═════ DATASET EXTRACT
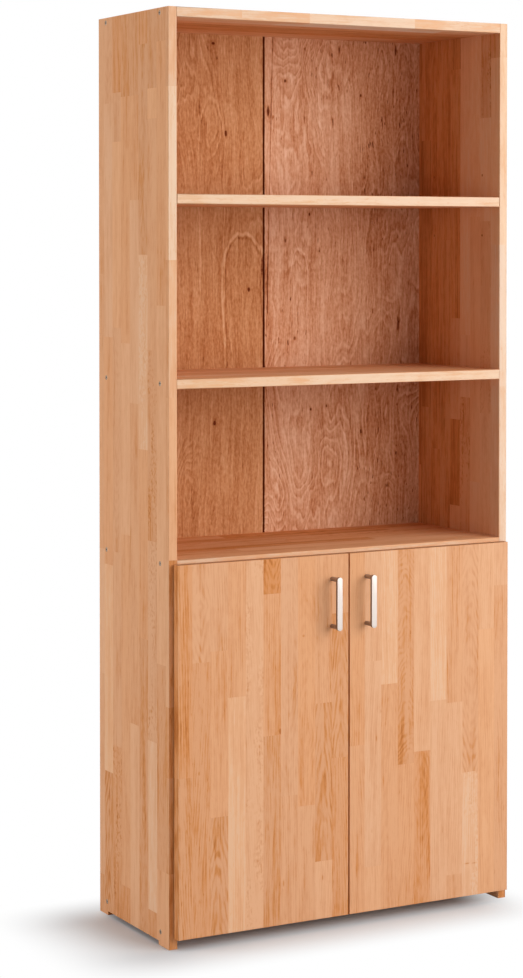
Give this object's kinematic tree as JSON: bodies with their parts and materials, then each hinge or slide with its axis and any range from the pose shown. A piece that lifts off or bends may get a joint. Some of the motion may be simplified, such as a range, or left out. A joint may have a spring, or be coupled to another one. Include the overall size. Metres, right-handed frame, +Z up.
{
  "type": "bookcase",
  "caption": "Tall beech bookcase with open compartments above a cabinet that has hinged slab doors with bar handles.",
  "frame": {"origin": "centre of the whole object's footprint, on the floor", "axes": "+Z up, +Y towards the back, -Y towards whoever opens the doors, +X to their right"},
  "size_m": [0.8, 0.375, 1.856],
  "materials": {
    "beech": "oiled solid beech, glued up from staves",
    "plywood": "lacquered beech plywood",
    "dowel_wood": "plain turned hardwood",
    "satin_metal": "satin",
    "zinc_steel": "bright zinc plate",
    "nickel_steel": "nickel plate",
    "clear_buffer": "soft clear polyurethane"
  },
  "bodies": {
    "carcass": {"left_side_panel": "beech", "right_side_panel": "beech", "bottom_panel": "beech", "cabinet_deck": "beech", "fixed_shelf": "beech", "top_panel": "beech", "back_panel_left": "plywood", "back_panel_right": "plywood", "connecting_screws": "zinc_steel", "carcass_dowels": "dowel_wood", "back_panel_screws": "zinc_steel", "upper_shelf_pins": "zinc_steel", "cabinet_shelf_pins": "zinc_steel", "hinge_plate_screws": "zinc_steel", "hinge_arm_screws": "zinc_steel", "left_upper_hinge_arm": "nickel_steel", "left_upper_hinge_arm_pin": "nickel_steel", "left_upper_hinge_mounting_plate": "nickel_steel", "left_lower_hinge_arm": "nickel_steel", "left_lower_hinge_arm_pin": "nickel_steel", "left_lower_hinge_mounting_plate": "nickel_steel", "right_upper_hinge_arm": "nickel_steel", "right_upper_hinge_arm_pin": "nickel_steel", "right_upper_hinge_mounting_plate": "nickel_steel", "right_lower_hinge_arm": "nickel_steel", "right_lower_hinge_arm_pin": "nickel_steel", "right_lower_hinge_mounting_plate": "nickel_steel"},
    "left_hinge_links": {"left_upper_hinge_link": "nickel_steel", "left_lower_hinge_link": "nickel_steel"},
    "left_door": {"left_door_panel": "beech", "left_door_bumpers": "clear_buffer", "left_handle_bar": "satin_metal", "left_handle_upper_post": "satin_metal", "left_handle_lower_post": "satin_metal", "left_handle_screws": "zinc_steel", "left_hinge_cup_screws": "zinc_steel", "left_upper_hinge_cup": "nickel_steel", "left_upper_hinge_cup_pin": "nickel_steel", "left_lower_hinge_cup": "nickel_steel", "left_lower_hinge_cup_pin": "nickel_steel"},
    "right_hinge_links": {"right_upper_hinge_link": "nickel_steel", "right_lower_hinge_link": "nickel_steel"},
    "right_door": {"right_door_panel": "beech", "right_door_bumpers": "clear_buffer", "right_handle_bar": "satin_metal", "right_handle_upper_post": "satin_metal", "right_handle_lower_post": "satin_metal", "right_handle_screws": "zinc_steel", "right_hinge_cup_screws": "zinc_steel", "right_upper_hinge_cup": "nickel_steel", "right_upper_hinge_cup_pin": "nickel_steel", "right_lower_hinge_cup": "nickel_steel", "right_lower_hinge_cup_pin": "nickel_steel"},
    "upper_shelf": {"upper_shelf": "beech"},
    "cabinet_shelf": {"cabinet_shelf": "beech"}
  },
  "joints": [
    {"name": "left_link_swing", "type": "hinge", "parent": "carcass", "child": "left_hinge_links", "pos_m": [-0.368, -0.132, 0.392], "axis": [0, 0, -1], "range_deg": [-38.9, 0]},
    {"name": "left_door_swing", "type": "hinge", "parent": "left_hinge_links", "child": "left_door", "pos_m": [-0.3824, -0.1391, 0.392], "axis": [0, 0, -1], "range_deg": [0, 138.8]},
    {"name": "right_link_swing", "type": "hinge", "parent": "carcass", "child": "right_hinge_links", "pos_m": [0.368, -0.132, 0.392], "axis": [0, 0, 1], "range_deg": [-38.9, 0]},
    {"name": "right_door_swing", "type": "hinge", "parent": "right_hinge_links", "child": "right_door", "pos_m": [0.3824, -0.1391, 0.392], "axis": [0, 0, 1], "range_deg": [0, 138.8]},
    {"name": "upper_shelf_lift", "type": "slide", "parent": "carcass", "child": "upper_shelf", "axis": [0, 0, 1], "range_m": [0, 0.064]},
    {"name": "cabinet_shelf_lift", "type": "slide", "parent": "carcass", "child": "cabinet_shelf", "axis": [0, 0, 1], "range_m": [0, 0.064]}
  ],
  "couplings": [
    {"joint": "left_link_swing", "follows": "left_door_swing", "ratio": -0.27954},
    {"joint": "right_link_swing", "follows": "right_door_swing", "ratio": -0.27954}
  ]
}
══════════
**GIVEN INSTRUCTION:** Count every line bearing the word "their"; report the total only.

**REPLY:** 2